PUSH1 0x0A ; Opcode 60 (PUSH1), operand 0x0A (decimal 10)
PUSH1 0x14 ; Opcode 60 (PUSH1), operand 0x14 (decimal 20)
ADD        ; Opcode 01 (ADD), top two stack items are the operands

This translates to, “add the numbers 10 and 20 together”.

The full list of opcodes can be found here: https://www.evm.codes/. Among these operations, CALL is particularly important. The CALL opcode allows the execution of another smart contract by taking the target address as a parameter.

Simplifying Complex Operations

While the EVM's basic operations (opcodes) are expressive, sometimes developers need to perform complex tasks without managing all the intricate details. This is where the concept of "higher-level functionality" comes in.

Think of it like driving a car. As a driver, you don't need to understand or control every aspect of the engine's operation. You simply use the steering wheel, pedals, and a few buttons. The car's complex systems are abstracted away, providing you with a simple interface to operate the vehicle.

Similarly, in Ethereum, developers often need to perform complex calculations or use cryptography algorithms that would be impractical to build from basic opcodes. Examples include sha256 hashing or elliptic curve operations. Precompiles offer a way to use these complex operations through a simplified interface, much like how a car's controls allow you to drive without worrying about the engine's inner workings.

Enter Precompiles

From an external user's perspective, precompiles feel like smart contracts - they have addresses, and you can call them just like you would call a regular smart contract. However, under the hood, precompiles run pre-compiled logic instead of executing a smart contract's bytecode.

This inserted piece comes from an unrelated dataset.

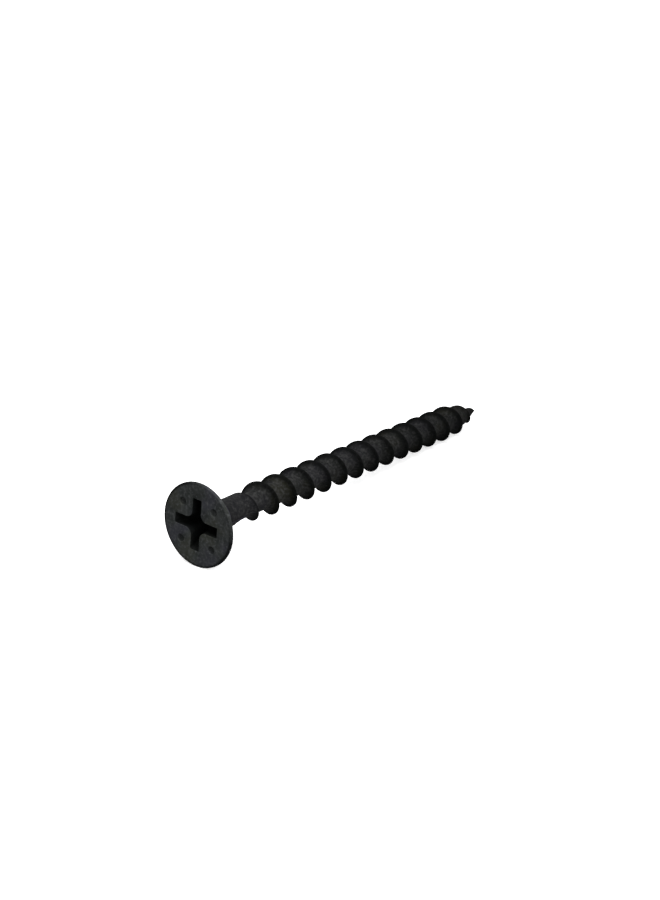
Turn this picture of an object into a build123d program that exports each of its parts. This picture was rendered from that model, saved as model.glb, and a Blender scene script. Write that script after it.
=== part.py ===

Precompiles are available at specific addresses like normal contracts, starting from the 0x01 address. For example, the 0x02 address is the SHA256 precompile (https://www.evm.codes/precompiled). When a contract calls one of these precompiles (uses the CALL opcode), it’s not actually calling another smart contract, but rather invoking a built-in function of the Ethereum client.

Benefits of Precompiles

1. Predetermined Gas Costs: Precompiled contracts also have pre-determined gas costs, which makes it cheaper for developers to use precompiles over their own implementation, and makes it easier to predict how much a transaction will cost.

2. Native Implementation: Precompiles are implemented by the execution client. For example Geth implements precompiles as a Golang function. When the CALL opcode is executed, Geth first checks if the target address is a precompile address, and if so, runs a custom Golang function.

3. Performance: Running a precompiled contract in a compiled language like Golang is much more efficient than executing it as an EVM opcodes, because we can take advantage of all the language compiler optimizations for the local platform. Hence, precompiles not only reduce gas costs, but also shorten transaction execution time.

Custom Precompiles

Here at Nibiru Chain, we support all of the standard Ethereum precompiles (https://www.evm.codes/precompiled) as well as custom precompiles that we built in-house for our users. Our custom precompiles allow users to:

• convert ERC-20 tokens to native Cosmos coins

• send assets over IBC

• interact with CosmWasm smart contracts

• stake and liquid stake from the EVM

• vote on governance proposals

• and much more!

The custom precompile design space is practically unbounded because the implementation is written in the execution client’s native language (Golang) and has access to the entire blockchain state. You can read more about Nibiru Chain’s EVM implementation at https://nibiru.fi/docs/evm/ and follow us on X (https://x.com/nibiruchain) for the latest announcements regarding our EVM deployment.

Conclusion

EVM precompiles are extensions of the EVM. Precompiles are pre-defined subroutines available at static addresses, offering functionality that goes beyond what can be achieved with basic opcodes, such as cryptographic hashing or elliptic curve operations.

EVM precompiles offer greater gas efficiency, faster runtime, and simplicity. Developers should leverage precompiles when given the opportunity to do so.